Burning the H2 production in a ICE will get you about 58% theoretical efficiency of that 65% or a 83% theoretical efficiency of that 65% for a fuel cell.

That's without losses for compression and transport.
 

Thread Starter

Wendy

Joined Mar 24, 2008
23,429
Catalysts tend to be outside the rules, other than they still have to follow the rules of thermodynamics, and electrolysis is only one way of going about the goal. The photo type PN junctions used for hydrogen/oxygen separation are not electrolysis in the classic sense, and even if they are fairly inefficient sunlight is free.

I think I mentioned I wished they had better numbers for efficiency. Maybe in the future...

HHO generators, as proposed by their advocates, are a major violation of the rules of thermodynamics. By running lean the engine is getting greater fuel economy at the expense of the engine itself. The piper will be paid, one way or another.

Add to the fact that any increase is not that great, I think I would put my money in better engineered cars.
 

t06afre

Joined May 11, 2009
5,934
Ideally, if we could make gasoline from atmospheric CO2 and H2O that too would be closed cycle. Making hydrogen would still be part of the process though.
Actually it is done now. As one example biodiesel using vegetable oil. The plant will do the process you describe. Using the sun as energy source. Will this save the earth. Not very likely. I just mentioned it as an example.
 

THE_RB

Joined Feb 11, 2008
5,438
Slightly off topic but it's generally accepted that good farming land is best utilised for food growing, and energy harvesting from the sun etc is more effieiently done in areas of very high insolation and very poor soils etc (deserts) harvested directly with equipment and not needing to grow things as an intermediary step.

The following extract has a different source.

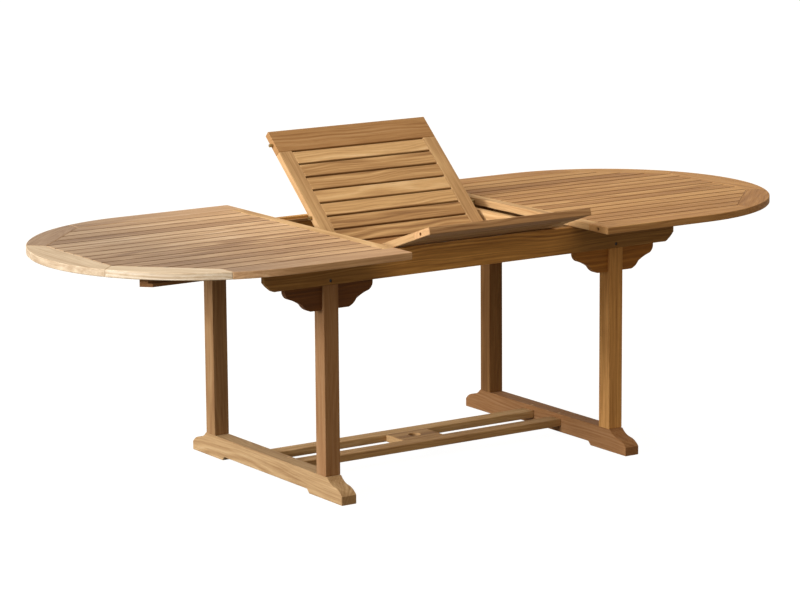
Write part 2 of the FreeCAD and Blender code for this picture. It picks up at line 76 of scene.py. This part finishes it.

Fortunately electricity is even easier to distribute than crops. ;)
 

WBahn

Joined Mar 31, 2012
30,076
It's a bit interesting that hydrogen is always touted at having (roughly) three times the energy density as gasoline, but it is seldom emphasized that this is on a per unit mass basis. However, especially for transportation purposes, while mass energy density is important, so is volumetric energy density. Even in liquid form, the volumetric energy density of hydrogen is about an order of magnitude less than gasoline. So, while the hydrogen in that tank in your little Mini Cooper will only weigh a third what the equivalent gasoline would weigh, it will take up ten times the space and require a tank that is a good fraction of the size of the entire car. If you go the route of using metal hydrides, you can get decent volumetric energy densities, but the mass energy density becomes worse than gasoline. Plus, they can require thousands of psi to get them to uptake the hydrogen and moderately high tempuratures to get them to release it (though I would think the latter wouldn't be a huge problem as you could hopefully use the waste heat of the engine).

Also, my understanding is that hydrogen-powered internal combustion engines still have some serious materials properties issues such as crystallization of the combustion chambers. I haven't heard (or looked) for what the present status of this is for quite some time, so perhaps they have licked that problem using ceramic parts or some other approach.
 

THE_RB

Joined Feb 11, 2008
5,438
Yeah it's not an ideal fuel for internal combustion engines due to the fast burn times, high heats and reducing effects. But it's a great fuel for other things (like producing heat in general, or welding processes).

I'm really hoping someone will find a way to make hydrogen into a stable liquid fuel, to make like a "synthetic gasoline". Ideally the liquid fuel would have addressed the problems with use in combustion engines. And may even be blendable then to extend real gasoline reserves.
 

THE_RB

Joined Feb 11, 2008
5,438
Thanks for the link. :)

From their technology page;

http://airfuelsynthesis.com/technology.html

It looks like they are using renewable energy and standard electrolysis to make H2, then renewable energy to extract the CO2 from air, then another process (that does not consume energy?) to convert H2 + CO2 into a hydrocarbon fuel.

Are there any chemists here who could discuss that? And if the principles could be adapted to a low cost home setup?